This is partly true.
First of all, if you wish to go this way you need to understand that it's not enough to deny all incoming connections at certain times, you should deny them always. This is so because any time you are connected to the Internet (even if only for few seconds or minutes), you are potentially exposed to malware of all kinds. In fact, if you chose to accept connections only at certain times, you could be exposed to a clever variation of ransomware.
Basically, an attacker downloads a ransomware on your computer. After a while, you deny all incoming connections, but this is pointless. The ransomware is already there, encrypts your data, and asks you a ransom. The point is, to pay the ransom you should use the very same computer, thus opening a connection. In this way, if you pay, you could get infected with other malware, whereas if you don't, you are left with a useless computer (the ransomware could even try to damage your hard drive, or even physically damage your computer, or you don't pay).

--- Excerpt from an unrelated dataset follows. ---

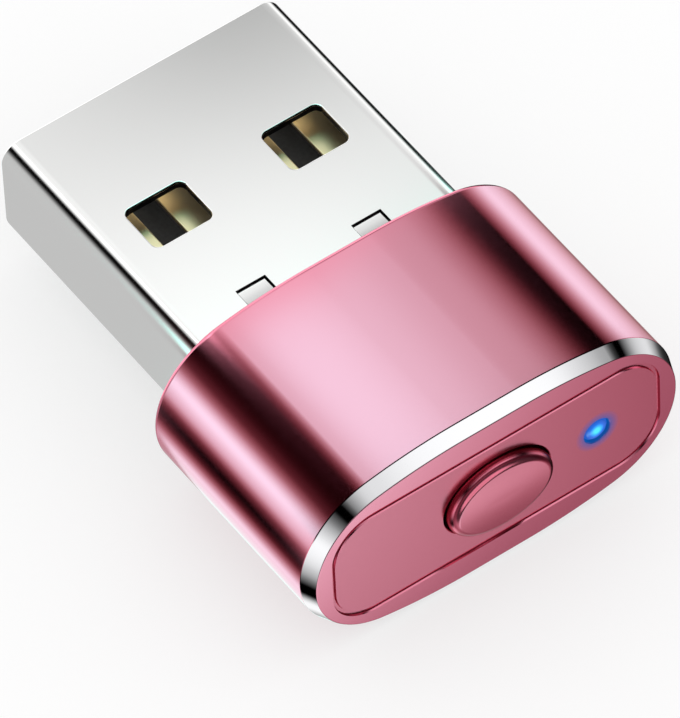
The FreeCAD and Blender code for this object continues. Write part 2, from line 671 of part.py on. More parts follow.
# ---- files -----------------------------------------------------------------------
nodes = {
    "body_shell": body_shell(),
    "front_collar": front_collar(),
    "carrier_upper": carrier(True),
    "carrier_lower": carrier(False),
    "end_panel": end_panel(),
    "button_cap": button_cap(),
    "light_pipe": light_pipe(),
    "plug_shell": plug_shell(),
    "plug_insulator": plug_insulator(),
    "circuit_board": circuit_board(),
    "microcontroller": microcontroller(),
    "crystal": crystal(),
    "voltage_regulator": voltage_regulator(),
    "ceramic_capacitors": ceramic_capacitors(),
    "chip_resistors": chip_resistors(),
    "status_led": status_led(),
    "switch_base": switch_base(),
    "switch_cover": switch_cover(),
    "switch_plunger": switch_plunger(),
    "switch_dome": switch_dome(),
    "switch_terminals": switch_terminals(),
    "solder_joints": solder_joints(),
}
for name, x in CONTACT_PLACES.items():
    nodes[name] = contact_strip(x)

os.makedirs("parts", exist_ok=True)
for name, shape in nodes.items():
    shape.exportStep("parts/" + name + ".step")
    size = shape.BoundBox
    print(name, len(shape.Solids), shape.isValid(), round(shape.Volume, 3), end=" ")
    print([round(v, 3) for v in (size.XMin, size.XMax, size.YMin, size.YMax, size.ZMin, size.ZMax)])
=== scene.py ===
# %% [markdown]
# # A USB mouse jiggler
# A pocket dongle: an oval sleeve of pink anodised aluminium round a nickel-plated plug, with a
# push button and a blue light in the panel that closes its end. The CAD frame comes first. It
# holds every solid in its real place, so each new piece takes its size from a solid's box.

# %% Load the frame
import math

import bmesh
import bpy
from mathutils import Matrix, Vector


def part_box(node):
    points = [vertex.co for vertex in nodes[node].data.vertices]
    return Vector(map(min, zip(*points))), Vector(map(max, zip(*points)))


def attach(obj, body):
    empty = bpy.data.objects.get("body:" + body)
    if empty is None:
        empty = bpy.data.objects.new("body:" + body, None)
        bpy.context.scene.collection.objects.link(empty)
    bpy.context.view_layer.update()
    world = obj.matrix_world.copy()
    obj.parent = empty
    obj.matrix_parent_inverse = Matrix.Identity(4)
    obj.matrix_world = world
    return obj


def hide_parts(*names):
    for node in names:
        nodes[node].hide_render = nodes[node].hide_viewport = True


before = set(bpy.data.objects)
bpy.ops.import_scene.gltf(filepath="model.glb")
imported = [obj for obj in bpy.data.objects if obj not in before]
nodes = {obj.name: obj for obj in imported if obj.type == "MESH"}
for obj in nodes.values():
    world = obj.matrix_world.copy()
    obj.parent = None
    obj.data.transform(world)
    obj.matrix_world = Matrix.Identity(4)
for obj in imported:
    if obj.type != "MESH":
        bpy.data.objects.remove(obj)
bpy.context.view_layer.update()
MM = 0.001


def box_mm(node):
    """Lowest corner, highest corner and size of a solid, in millimetres."""
    low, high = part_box(node)
    return low / MM, high / MM, (high - low) / MM


# %% [markdown]
# ## Camera
# A long lens far away keeps the dongle's edges almost parallel, as product pictures do. It looks
# down at 51 degrees, from the button's end and about 35 degrees round to the left.

# %% Place the camera
view = bpy.data.cameras.new("view")
view.sensor_width = 36
view.lens = 578.577
view.clip_start = 0.01
camera = bpy.data.objects.new("camera", view)
camera.location = (-0.140985, -0.209365, 0.316226)
camera.rotation_euler = [math.radians(angle) for angle in (39.15677, 1.82283, -35.60106)]
bpy.context.scene.collection.objects.link(camera)
bpy.context.scene.camera = camera
print("camera at", tuple(camera.location))

# %% [markdown]
# ## Materials
# Each material starts from the real one: what it is and how its surface was made. Colours are
# written as sRGB hex values, and one function turns them to the linear values that shaders use.
# Patterns read Object coordinates, so their scale is a real size and they stay on the piece.


# %% Colour, pattern size and one function that adds a node
def colour(code):
    """sRGB hex to the linear RGBA that a shader's socket takes."""
    channels = [int(code[i : i + 2], 16) / 255 for i in (1, 3, 5)]
    linear = [c / 12.92 if c <= 0.04045 else ((c + 0.055) / 1.055) ** 2.4 for c in channels]
    return (*linear, 1.0)


def per_size(millimetres):
    """Texture scale that makes one feature of the pattern this large."""
    return 1 / (millimetres * MM)


def add_node(tree, kind, inputs=None, **settings):
    """Adds a node, sets its properties, and fills its sockets with values or links."""
    node = tree.nodes.new(kind)
    for name, value in settings.items():
        setattr(node, name, value)
    for socket, value in (inputs or {}).items():
        if isinstance(value, bpy.types.NodeSocket):
            tree.links.new(value, node.inputs[socket])
        else:
            node.inputs[socket].default_value = value
    return node


def new_material(name, **sockets):
    """A material whose Principled shader has these constants set on its own sockets."""
    material = bpy.data.materials.new(name)
    material.use_nodes = True
    shader = material.node_tree.nodes["Principled BSDF"]
    for socket, value in sockets.items():
        shader.inputs[socket.replace("_", " ")].default_value = value
    return material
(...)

There is a reason why "air-gapped" computer are always disconnected, and you should do so.
OK, so you chose to keep your computer always disconnected. This seems great, except it has a few issues.
For example, your computer could become infected with a malware delivered by a flash drive. You might say "Even with the computer connected, I would be exposed to this kind of attack, what's the big deal?". Unfortunately, things are a bit more complicated, for at least two reasons:
if your computer never connects to the Internet, you may be tempted to download stuff on another computer and then copy them on your offline computer via a flash drive (or, even worse, ask a friend to copy them on a USB drive!). Note that you could live with a computer connected to the Internet bit without using flash drives, so you would be exposed to this kind of attack even more when using an offline computer;
things get even worse because you cannot install updates to your OS and/or an anti-virus solution. In any case, you wouldn't be able to update the AV signatures.
A better solution would be to not plug in flash drives, perhaps only using non-rewritable media (of course, checking the files written in the CD/DVD with an anti-virus!). Eventually, you get closer to certain high-security computer setups, which clearly trade off usability for security.
I'm neglecting more esoteric attacks (e.g. jumping air gaps, perhaps through a smartphone), because they are almost impossible to mitigate for an average person, and including social engineering attacks in the "flash drive attacks" category. Physical attacks are always impossibile to avoid, whether you are connected or not.
Bottom line: it is safer, if you don't mess with flash drives and don't let anybody else physically access your computer.